TV pitchman Trudeau has FTC fine, ban thrown out
A federal appeals court has thrown out a $37.6 million fine and three-year infomercial ban against Kevin Trudeau, who has long battled regulators over his marketing of cures for obesity, disease and financial woe.
Thursday's ruling by the Seventh Circuit Court of Appeals in Chicago sends back to a lower court a case accusing the TV pitchman of misleading marketing that violated his 2004 settlement with the Federal Trade Commission.
Writing for a three-judge panel, Judge John Tinder said a lower court judge properly held Trudeau in contempt for having outright lied about the content of a book, The Weight Loss Cure 'They' Don't Want You to Know About.
Yet the judge was troubled by the punishment because it was unclear how the fine was determined, and because the infomercial ban did not consider the possibility that Trudeau could mend his ways.
This despite the FTC's branding Trudeau, in the words of Judge Tinder, as a 21st century snake oil salesman and nothing more than a huckster who preys on unwilling consumers.

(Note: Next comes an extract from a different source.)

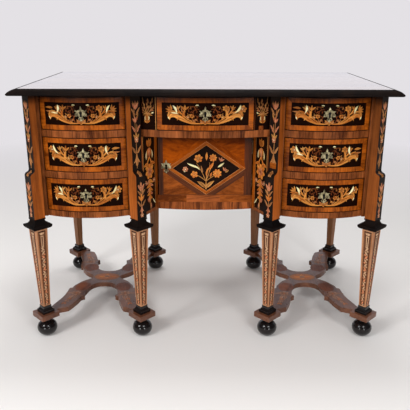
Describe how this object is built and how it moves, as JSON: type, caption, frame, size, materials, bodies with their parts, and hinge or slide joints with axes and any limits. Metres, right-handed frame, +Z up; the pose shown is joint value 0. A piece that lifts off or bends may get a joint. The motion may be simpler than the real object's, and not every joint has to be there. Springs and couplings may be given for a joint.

Trudeau has pitched cures for such things as hair loss, memory loss, excessive debt, cancer and AIDS.
The appeals court ordered the district court judge to craft a new remedy, including a criminal sanction if it so chose.
FTC spokesman Peter Kaplan had no immediate comment. A lawyer for Trudeau did not immediately return a call seeking comment.
In 2004, Trudeau entered a consent order with the FTC that required him to pay $2 million and banned him from advertising products in infomercials.
An exception, however, let him advertise books that did not refer to other products he was marketing, provided he did not misrepresent the content of the books.
The FTC said Trudeau violated that order by marketing a weight loss program he said was easy, simple and able to be completed at home.
In fact, the FTC said dieters would be limited to 500 calories a day, needed prescription hormone injections, and faced dozens of diet and lifestyle restrictions such as avoiding sugars, starches, inorganic foods, and exposure to air conditioning and fluorescent lights.
In a 55-page opinion, Tinder wrote that Trudeau was properly held in civil contempt, having repeatedly distorted the content of the program in multiple infomercials.
He wrote though that it was unclear how the court arrived at the fine, including whether it was based on consumer losses or ill-gotten gains, and said the court should have directed the funds to be used to reimburse book purchasers.
Tinder also said the three-year ban gives Trudeau no chance to clean up his practices, likening it to a prison term more appropriate to a finding of criminal contempt.
Trudeau could take all the steps in the world to convince the FTC and the district court that he will be truthful in his next infomercial, but even if he offers to read his book word-for-word and say nothing else, he cannot free himself of the court's sanction, the judge wrote.
The case is Federal Trade Commission v. Trudeau, U.S. Seventh Circuit Court of Appeals (Chicago), No. 08-4249.